:: Short problem ::
Print the entire listing. Each line must match the original exactly.

□ □ □

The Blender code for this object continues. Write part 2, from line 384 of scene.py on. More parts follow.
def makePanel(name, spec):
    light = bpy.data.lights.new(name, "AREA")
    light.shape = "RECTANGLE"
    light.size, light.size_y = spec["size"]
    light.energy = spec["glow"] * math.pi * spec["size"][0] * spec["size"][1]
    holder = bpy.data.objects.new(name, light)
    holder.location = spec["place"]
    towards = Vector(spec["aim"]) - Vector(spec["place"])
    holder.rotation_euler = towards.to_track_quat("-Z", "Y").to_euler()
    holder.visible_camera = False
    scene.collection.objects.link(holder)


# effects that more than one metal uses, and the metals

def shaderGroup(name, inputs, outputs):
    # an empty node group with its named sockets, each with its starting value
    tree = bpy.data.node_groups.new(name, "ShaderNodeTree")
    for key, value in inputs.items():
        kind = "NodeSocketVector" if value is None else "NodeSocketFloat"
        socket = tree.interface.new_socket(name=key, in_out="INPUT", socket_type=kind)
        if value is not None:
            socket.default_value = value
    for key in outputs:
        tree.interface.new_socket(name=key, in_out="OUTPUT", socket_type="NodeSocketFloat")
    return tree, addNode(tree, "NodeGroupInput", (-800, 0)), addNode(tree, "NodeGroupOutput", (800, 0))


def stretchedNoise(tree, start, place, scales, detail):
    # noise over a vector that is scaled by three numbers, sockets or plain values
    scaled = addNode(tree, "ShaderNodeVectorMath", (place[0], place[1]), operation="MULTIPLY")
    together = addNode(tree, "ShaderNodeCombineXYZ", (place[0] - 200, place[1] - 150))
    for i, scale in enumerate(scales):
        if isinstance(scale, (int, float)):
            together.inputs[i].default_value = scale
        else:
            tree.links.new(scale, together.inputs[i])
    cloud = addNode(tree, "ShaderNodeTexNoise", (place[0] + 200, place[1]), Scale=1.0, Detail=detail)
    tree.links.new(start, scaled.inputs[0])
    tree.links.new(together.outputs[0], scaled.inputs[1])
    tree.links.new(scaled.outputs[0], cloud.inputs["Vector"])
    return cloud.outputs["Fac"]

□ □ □

:: The solution ::
The Blender code for this object continues. Write part 2, from line 384 of scene.py on. More parts follow.
def makePanel(name, spec):
    light = bpy.data.lights.new(name, "AREA")
    light.shape = "RECTANGLE"
    light.size, light.size_y = spec["size"]
    light.energy = spec["glow"] * math.pi * spec["size"][0] * spec["size"][1]
    holder = bpy.data.objects.new(name, light)
    holder.location = spec["place"]
    towards = Vector(spec["aim"]) - Vector(spec["place"])
    holder.rotation_euler = towards.to_track_quat("-Z", "Y").to_euler()
    holder.visible_camera = False
    scene.collection.objects.link(holder)


# effects that more than one metal uses, and the metals

def shaderGroup(name, inputs, outputs):
    # an empty node group with its named sockets, each with its starting value
    tree = bpy.data.node_groups.new(name, "ShaderNodeTree")
    for key, value in inputs.items():
        kind = "NodeSocketVector" if value is None else "NodeSocketFloat"
        socket = tree.interface.new_socket(name=key, in_out="INPUT", socket_type=kind)
        if value is not None:
            socket.default_value = value
    for key in outputs:
        tree.interface.new_socket(name=key, in_out="OUTPUT", socket_type="NodeSocketFloat")
    return tree, addNode(tree, "NodeGroupInput", (-800, 0)), addNode(tree, "NodeGroupOutput", (800, 0))


def stretchedNoise(tree, start, place, scales, detail):
    # noise over a vector that is scaled by three numbers, sockets or plain values
    scaled = addNode(tree, "ShaderNodeVectorMath", (place[0], place[1]), operation="MULTIPLY")
    together = addNode(tree, "ShaderNodeCombineXYZ", (place[0] - 200, place[1] - 150))
    for i, scale in enumerate(scales):
        if isinstance(scale, (int, float)):
            together.inputs[i].default_value = scale
        else:
            tree.links.new(scale, together.inputs[i])
    cloud = addNode(tree, "ShaderNodeTexNoise", (place[0] + 200, place[1]), Scale=1.0, Detail=detail)
    tree.links.new(start, scaled.inputs[0])
    tree.links.new(together.outputs[0], scaled.inputs[1])
    tree.links.new(scaled.outputs[0], cloud.inputs["Vector"])
    return cloud.outputs["Fac"]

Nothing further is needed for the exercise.